大規模なプロジェクトの場合、高度なセキュリティやパフォーマンス要件が費用を押し上げる要因となる場合があります。
OSアップデートにかかる費用
アプリは、利用されるデバイスのオペレーティングシステム(OS)上で動作します。OSのアップデートは、セキュリティの強化や新機能の追加のために定期的に行われますが、これらのアップデートに対応するためには、アプリ自体のアップデートが必要になることがあります。
このアップデート作業には、開発者の時間やリソースが必要であり、費用が発生します。アプリが複数のOSをサポートしている場合、それぞれのOSに対するアップデート作業が必要になるため、コストはさらに増える可能性があります。
不具合修正にかかる費用
どんなに慎重に開発されたアプリであっても、運用を開始した後に不具合が発見されることは珍しくありません。不具合の修正には、問題の特定と修正作業、テスト、そしてアップデートの配布が含まれます。
このプロセスにかかる費用は、不具合の複雑性や修正に必要な時間によって異なりますが、アプリの品質を維持し、ユーザーの信頼を保つためには避けられないコストです。
不具合修正に関連する費用を最小限に抑えるためには、初期の開発段階で品質保証とテストに十分な時間とリソースを割り当てることが重要です。
アプリ開発費用を抑える効果的な方法
アプリ開発にかかる費用は計画によって大きく変わりますが、適切な戦略を採用することで、開発費用を効果的に抑えることが可能です。
以下に、開発費を抑えるための主な方法を紹介します。
- アプリの要件や機能の適切な設定
- 自社で対応できる範囲の洗い出し
- レベニューシェアの検討
- フリーランスへの依頼の検討
- クラウド開発の検討
- 最適な開発環境の構築
アプリの要件や機能の適切な設定
アプリの要件や機能を事前に明確にすることは、開発コストを抑える上で最も重要なステップの一つです。不必要な機能を省くことで開発時間を短縮し、コストを削減することができます。
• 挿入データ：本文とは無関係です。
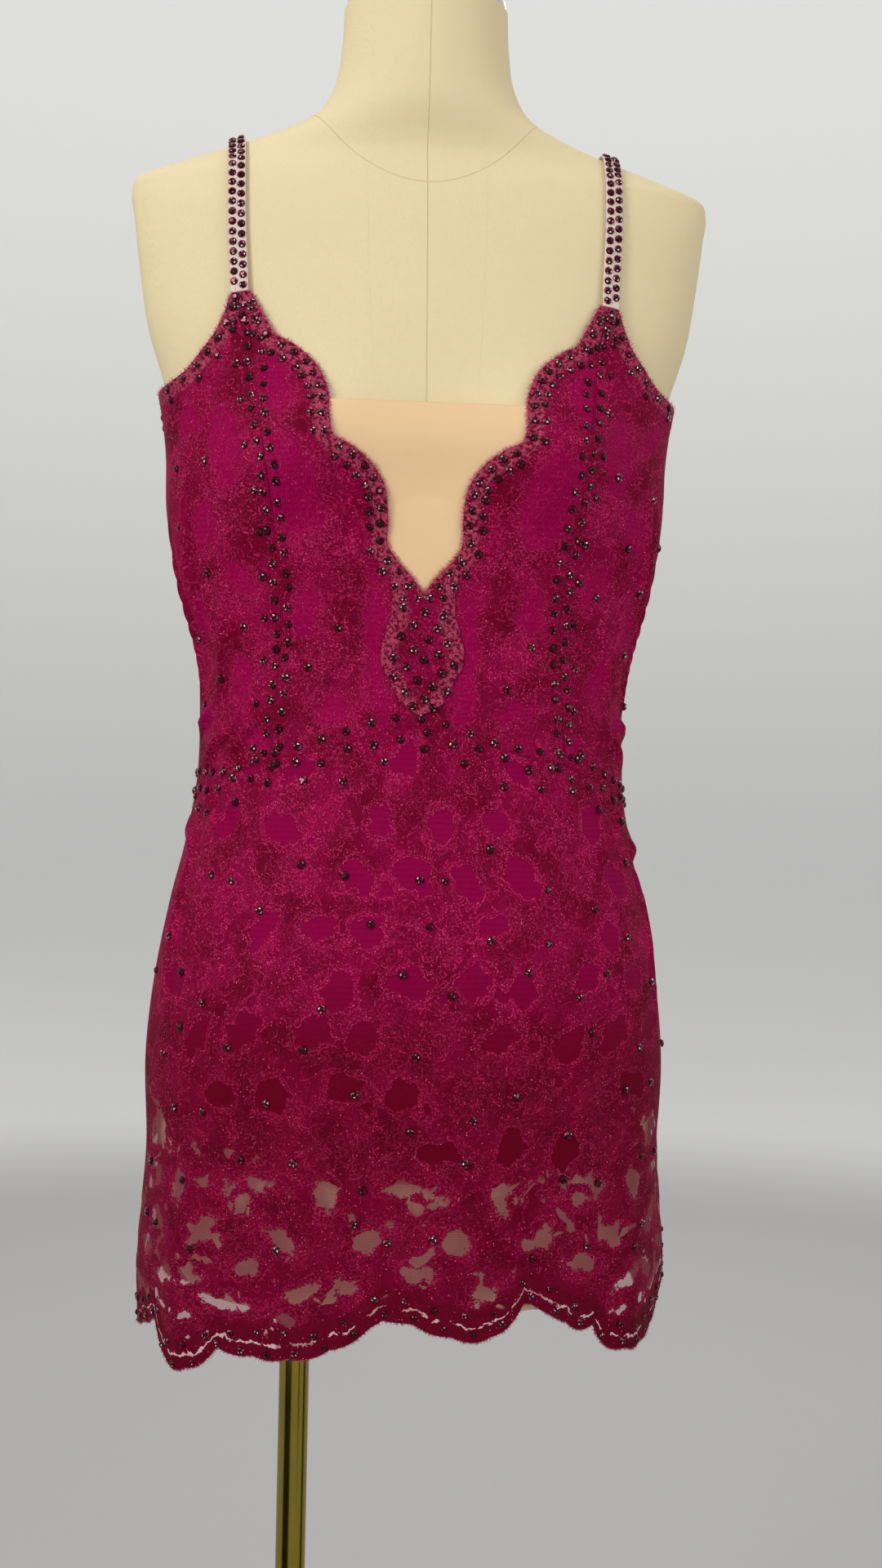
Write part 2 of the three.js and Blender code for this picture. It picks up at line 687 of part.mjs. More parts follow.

また、最初からすべての機能を実装するのではなく、最低限必要な機能から順に開発を進めることで、初期投資を抑えることができます。
自社で対応できる範囲の洗い出し
開発プロセスの中で、自社内にて対応可能な作業を明確にすることで、外部への依頼コストを削減できます。デザインや一部の開発作業を内製化することで、全体の開発費用を抑えることができます。
レベニューシェアの検討
開発費用の前払いが難しい場合は、レベニューシェアモデルを検討するのも一つの方法です。これは、将来の収益を開発パートナーと分け合うことで、初期の開発費用を低減するアプローチです。
フリーランスへの依頼の検討
フリーランスの開発者やデザイナーに特定の作業を依頼することで、コストを抑えることができます。フリーランスは一般的に、大手開発会社に比べて低コストでサービスを提供することが多いです。
クラウド開発の検討
クラウドベースの開発プラットフォームを利用することで、インフラストラクチャや開発ツールにかかる初期投資を抑えることができます。また、クラウドサービスはスケーラビリティが高いため、必要に応じてリソースを調整することが可能です。
最適な開発環境の構築
効率的な開発プロセスを確立するためには、最適な開発環境の構築が重要です。構築済みのKubernetes環境を提供する「cloud tap」を活用することで、開発環境のセットアップにかかる時間とコストを削減できます。
これにより、開発チームはアプリケーションの構築に集中できるようになり、全体の開発期間とコストの削減に繋がります。
まとめ
アプリの制作には開発段階での出費だけでなく、リリース後も維持・運用に伴う費用が発生します。これら全体のコストを把握し、計画的に開発を進めることが重要です。
効率的な予算管理のためには、開発や運用フェーズで求められる機能を優先度に応じて整理し、内製できるタスクは社内リソースを活用してコスト削減をなども検討しましょう。